[YOUR TASK] Write out the listing in full, matching it word for word.

[start of PROVIDED ENTRIES]

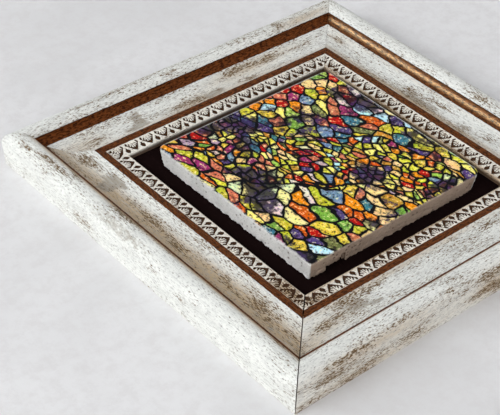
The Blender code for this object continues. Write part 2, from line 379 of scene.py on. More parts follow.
class FinishSettings(bpy.types.PropertyGroup):
    """Colours of the finishes."""

    paint: FloatVectorProperty(
        name="Paint", description="Off-white paint", subtype="COLOR", default=(0.84, 0.845, 0.805)
    )
    # Also used for painted shade along the foot of the roll, in the scoops and on the lip's inner wall
    stain: FloatVectorProperty(
        name="Stain", description="Beige tone in the paint", subtype="COLOR", default=(0.55, 0.415, 0.265)
    )
    scuff: FloatVectorProperty(
        name="Scuff", description="Grey-brown scuffed paint", subtype="COLOR", default=(0.345, 0.30, 0.24)
    )
    veil: FloatVectorProperty(
        name="Veil", description="Grey veils in the paint", subtype="COLOR", default=(0.43, 0.43, 0.42)
    )
    undercoat: FloatVectorProperty(
        name="Undercoat",
        description="Grey that shows in streaks and specks where the paint is sound",
        subtype="COLOR",
        default=(0.38, 0.38, 0.37),
    )
    haze: FloatVectorProperty(
        name="Haze",
        description="Brown that shows in streaks and specks where the paint is worn",
        subtype="COLOR",
        default=(0.36, 0.26, 0.145),
    )
    bare_wood: FloatVectorProperty(
        name="Bare wood",
        description="Brown where the paint is gone",
        subtype="COLOR",
        default=(0.092, 0.050, 0.019),
    )
    brown: FloatVectorProperty(
        name="Brown",
        description="Brown of the cove and fillet",
        subtype="COLOR",
        default=(0.172, 0.0475, 0.0112),
    )
    # Also the painted shade along the cove's upper edge
    brown_dark: FloatVectorProperty(
        name="Dark brown",
        description="Darkest tone of the cove, the fillet and the leaf band's ground",
        subtype="COLOR",
        default=(0.026, 0.007, 0.0025),
    )
    # Also the painted shade low on the lip's inner wall
    ground: FloatVectorProperty(
        name="Ground",
        description="Ground of the leaf band, and dirt on the lip",
        subtype="COLOR",
        default=(0.080, 0.033, 0.013),
    )
    board: FloatVectorProperty(
        name="Board",
        description="Black front of the board",
        subtype="COLOR",
        default=(0.009, 0.0045, 0.0045),
    )
    stone: FloatVectorProperty(
        name="Stone", description="Pale stone of the tile", subtype="COLOR", default=(0.72, 0.705, 0.68)
    )
    # Painted shade that darkens and browns the tile's left side
    left_side_shade: FloatVectorProperty(
        name="Brown stone",
        description="Tint of the tile's left side",
        subtype="COLOR",
        default=(0.62, 0.48, 0.385),
    )


class TileSettings(bpy.types.PropertyGroup):
    """Fineness of the tile and scale of its generic leaded-glass print."""

    rim_steps: IntProperty(name="Rim steps", description="Segments along each side", default=280, min=8)
    side_rows: IntProperty(name="Side rows", description="Segments down its sides", default=26, min=4)
    small_cell: FloatProperty(
        name="Small cell", description="Size of the print's small pieces", default=3.5 * MM, unit="LENGTH"
    )
    large_cell: FloatProperty(
        name="Large cell", description="Size of the print's large pieces", default=6.0 * MM, unit="LENGTH"
    )
    lead_line: FloatProperty(
        name="Lead line", description="Half width of the dark lines", default=0.46 * MM, unit="LENGTH"
    )


class StudioSettings(bpy.types.PropertyGroup):
    """Camera and light."""

    camera_place: FloatVectorProperty(
        name="Camera place",
        description="Camera's place from the plaque's centre",
        size=3,
        subtype="TRANSLATION",
        default=(-376.05 * MM, -409.46 * MM, 371.78 * MM),
    )
    camera_turn: FloatVectorProperty(
        name="Camera turn",
        description="Camera's turn about X, Y and Z",
        size=3,
        subtype="EULER",
        default=tuple(math.radians(angle) for angle in (-36.546, 49.842, -177.178)),
    )
    lens: FloatProperty(name="Lens", description="Focal length in millimetres", default=106.7)
    key_power: FloatProperty(
        name="Key power", description="Power of the key light", default=23.2, unit="POWER"
    )
    gloss_power: FloatProperty(
        name="Gloss power", description="Power of the gloss light", default=205.0, unit="POWER"
    )
    fill_power: FloatProperty(
        name="Fill power", description="Power of the fill light", default=13.0, unit="POWER"
    )
    sky_strength: FloatProperty(
        name="Sky strength", description="Strength of the ambient light", default=0.45
    )
    sky: FloatVectorProperty(
        name="Sky", description="Ambient light", subtype="COLOR", default=(0.95, 0.975, 1.0)
    )
    surround: FloatVectorProperty(
        name="Surround", description="Colour of wall and floor", subtype="COLOR", default=(0.83, 0.825, 0.83)
    )


# ---------------------------------------------------------------- shader helpers


def is_socket(value):
    """Whether a value is a socket to link, and not a plain number or colour."""
    return isinstance(value, bpy.types.NodeSocket)


def connect(tree, node, inputs):
    """Set a node's inputs to values, or link them to sockets."""
    for key, value in inputs.items():
        if is_socket(value):
            tree.links.new(value, node.inputs[key])
        else:
            node.inputs[key].default_value = value


def add_node(tree, kind, inputs=None, **settings):
    """New shader node with its settings and its inputs."""
    made = tree.nodes.new(kind)
    for name, value in settings.items():
        setattr(made, name, value)
    connect(tree, made, inputs or {})
    return made


def new_material(name):
    """Material with a bare Principled BSDF, and its tree and shader."""
    material = bpy.data.materials.new(name)
    material.use_nodes = True
    tree = material.node_tree
    return material, tree, tree.nodes["Principled BSDF"]


def object_place(tree):
    """Place on the piece, in the object's own metres."""
    return add_node(tree, "ShaderNodeTexCoord").outputs["Object"]


def attribute(tree, name, output="Fac"):
    """A value, or with "Vector" three of them, that the piece's points carry."""
    made = add_node(tree, "ShaderNodeAttribute", attribute_name=name, attribute_type="GEOMETRY")
    return made.outputs[output]


def parts_of(tree, vector):
    """X, Y and Z of a vector."""
    return add_node(tree, "ShaderNodeSeparateXYZ", {0: vector}).outputs.values()


def maths(tree, operation, first, second=0.0, third=0.0, clamp=False):
    """Result of one Math node; each value is a number or a socket."""
    inputs = {0: first, 1: second, 2: third}
    return add_node(tree, "ShaderNodeMath", inputs, operation=operation, use_clamp=clamp).outputs[0]


def times(tree, first, second, clamp=False):
    return maths(tree, "MULTIPLY", first, second, clamp=clamp)


def less(tree, first, second):
    return maths(tree, "SUBTRACT", first, second)


def linear(tree, value, factor, offset=0.0):
    """value times factor plus offset."""
    return maths(tree, "MULTIPLY_ADD", value, factor, offset)


def between(tree, factor, first, second):
    """The number first where factor is 0 and second where it is 1."""
    return linear(tree, factor, second - first, first)


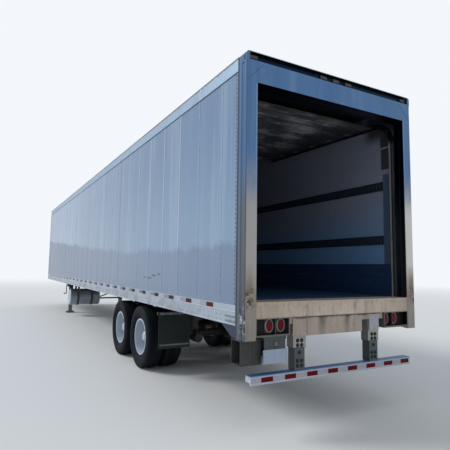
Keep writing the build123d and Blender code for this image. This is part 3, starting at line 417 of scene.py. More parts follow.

[end of PROVIDED ENTRIES]

[ANSWER TO THE TASK]
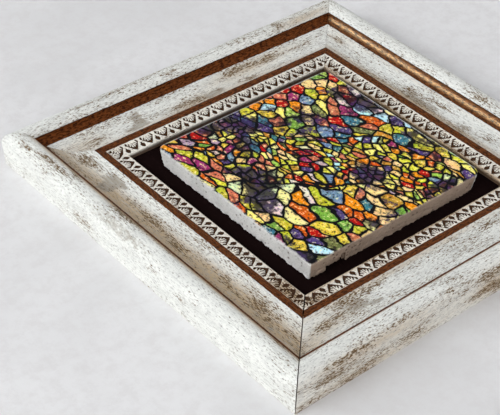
The Blender code for this object continues. Write part 2, from line 379 of scene.py on. More parts follow.
class FinishSettings(bpy.types.PropertyGroup):
    """Colours of the finishes."""

    paint: FloatVectorProperty(
        name="Paint", description="Off-white paint", subtype="COLOR", default=(0.84, 0.845, 0.805)
    )
    # Also used for painted shade along the foot of the roll, in the scoops and on the lip's inner wall
    stain: FloatVectorProperty(
        name="Stain", description="Beige tone in the paint", subtype="COLOR", default=(0.55, 0.415, 0.265)
    )
    scuff: FloatVectorProperty(
        name="Scuff", description="Grey-brown scuffed paint", subtype="COLOR", default=(0.345, 0.30, 0.24)
    )
    veil: FloatVectorProperty(
        name="Veil", description="Grey veils in the paint", subtype="COLOR", default=(0.43, 0.43, 0.42)
    )
    undercoat: FloatVectorProperty(
        name="Undercoat",
        description="Grey that shows in streaks and specks where the paint is sound",
        subtype="COLOR",
        default=(0.38, 0.38, 0.37),
    )
    haze: FloatVectorProperty(
        name="Haze",
        description="Brown that shows in streaks and specks where the paint is worn",
        subtype="COLOR",
        default=(0.36, 0.26, 0.145),
    )
    bare_wood: FloatVectorProperty(
        name="Bare wood",
        description="Brown where the paint is gone",
        subtype="COLOR",
        default=(0.092, 0.050, 0.019),
    )
    brown: FloatVectorProperty(
        name="Brown",
        description="Brown of the cove and fillet",
        subtype="COLOR",
        default=(0.172, 0.0475, 0.0112),
    )
    # Also the painted shade along the cove's upper edge
    brown_dark: FloatVectorProperty(
        name="Dark brown",
        description="Darkest tone of the cove, the fillet and the leaf band's ground",
        subtype="COLOR",
        default=(0.026, 0.007, 0.0025),
    )
    # Also the painted shade low on the lip's inner wall
    ground: FloatVectorProperty(
        name="Ground",
        description="Ground of the leaf band, and dirt on the lip",
        subtype="COLOR",
        default=(0.080, 0.033, 0.013),
    )
    board: FloatVectorProperty(
        name="Board",
        description="Black front of the board",
        subtype="COLOR",
        default=(0.009, 0.0045, 0.0045),
    )
    stone: FloatVectorProperty(
        name="Stone", description="Pale stone of the tile", subtype="COLOR", default=(0.72, 0.705, 0.68)
    )
    # Painted shade that darkens and browns the tile's left side
    left_side_shade: FloatVectorProperty(
        name="Brown stone",
        description="Tint of the tile's left side",
        subtype="COLOR",
        default=(0.62, 0.48, 0.385),
    )


class TileSettings(bpy.types.PropertyGroup):
    """Fineness of the tile and scale of its generic leaded-glass print."""

    rim_steps: IntProperty(name="Rim steps", description="Segments along each side", default=280, min=8)
    side_rows: IntProperty(name="Side rows", description="Segments down its sides", default=26, min=4)
    small_cell: FloatProperty(
        name="Small cell", description="Size of the print's small pieces", default=3.5 * MM, unit="LENGTH"
    )
    large_cell: FloatProperty(
        name="Large cell", description="Size of the print's large pieces", default=6.0 * MM, unit="LENGTH"
    )
    lead_line: FloatProperty(
        name="Lead line", description="Half width of the dark lines", default=0.46 * MM, unit="LENGTH"
    )


class StudioSettings(bpy.types.PropertyGroup):
    """Camera and light."""

    camera_place: FloatVectorProperty(
        name="Camera place",
        description="Camera's place from the plaque's centre",
        size=3,
        subtype="TRANSLATION",
        default=(-376.05 * MM, -409.46 * MM, 371.78 * MM),
    )
    camera_turn: FloatVectorProperty(
        name="Camera turn",
        description="Camera's turn about X, Y and Z",
        size=3,
        subtype="EULER",
        default=tuple(math.radians(angle) for angle in (-36.546, 49.842, -177.178)),
    )
    lens: FloatProperty(name="Lens", description="Focal length in millimetres", default=106.7)
    key_power: FloatProperty(
        name="Key power", description="Power of the key light", default=23.2, unit="POWER"
    )
    gloss_power: FloatProperty(
        name="Gloss power", description="Power of the gloss light", default=205.0, unit="POWER"
    )
    fill_power: FloatProperty(
        name="Fill power", description="Power of the fill light", default=13.0, unit="POWER"
    )
    sky_strength: FloatProperty(
        name="Sky strength", description="Strength of the ambient light", default=0.45
    )
    sky: FloatVectorProperty(
        name="Sky", description="Ambient light", subtype="COLOR", default=(0.95, 0.975, 1.0)
    )
    surround: FloatVectorProperty(
        name="Surround", description="Colour of wall and floor", subtype="COLOR", default=(0.83, 0.825, 0.83)
    )


# ---------------------------------------------------------------- shader helpers


def is_socket(value):
    """Whether a value is a socket to link, and not a plain number or colour."""
    return isinstance(value, bpy.types.NodeSocket)


def connect(tree, node, inputs):
    """Set a node's inputs to values, or link them to sockets."""
    for key, value in inputs.items():
        if is_socket(value):
            tree.links.new(value, node.inputs[key])
        else:
            node.inputs[key].default_value = value


def add_node(tree, kind, inputs=None, **settings):
    """New shader node with its settings and its inputs."""
    made = tree.nodes.new(kind)
    for name, value in settings.items():
        setattr(made, name, value)
    connect(tree, made, inputs or {})
    return made


def new_material(name):
    """Material with a bare Principled BSDF, and its tree and shader."""
    material = bpy.data.materials.new(name)
    material.use_nodes = True
    tree = material.node_tree
    return material, tree, tree.nodes["Principled BSDF"]


def object_place(tree):
    """Place on the piece, in the object's own metres."""
    return add_node(tree, "ShaderNodeTexCoord").outputs["Object"]


def attribute(tree, name, output="Fac"):
    """A value, or with "Vector" three of them, that the piece's points carry."""
    made = add_node(tree, "ShaderNodeAttribute", attribute_name=name, attribute_type="GEOMETRY")
    return made.outputs[output]


def parts_of(tree, vector):
    """X, Y and Z of a vector."""
    return add_node(tree, "ShaderNodeSeparateXYZ", {0: vector}).outputs.values()


def maths(tree, operation, first, second=0.0, third=0.0, clamp=False):
    """Result of one Math node; each value is a number or a socket."""
    inputs = {0: first, 1: second, 2: third}
    return add_node(tree, "ShaderNodeMath", inputs, operation=operation, use_clamp=clamp).outputs[0]


def times(tree, first, second, clamp=False):
    return maths(tree, "MULTIPLY", first, second, clamp=clamp)


def less(tree, first, second):
    return maths(tree, "SUBTRACT", first, second)


def linear(tree, value, factor, offset=0.0):
    """value times factor plus offset."""
    return maths(tree, "MULTIPLY_ADD", value, factor, offset)


def between(tree, factor, first, second):
    """The number first where factor is 0 and second where it is 1."""
    return linear(tree, factor, second - first, first)


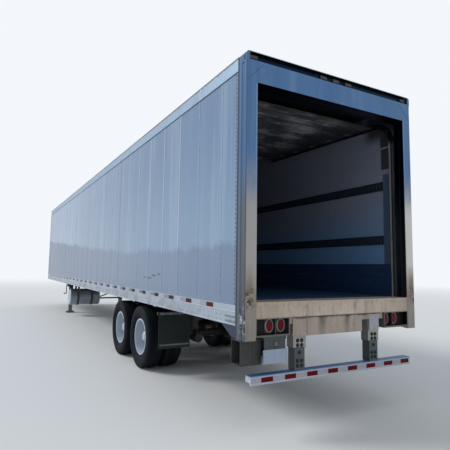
Keep writing the build123d and Blender code for this image. This is part 3, starting at line 417 of scene.py. More parts follow.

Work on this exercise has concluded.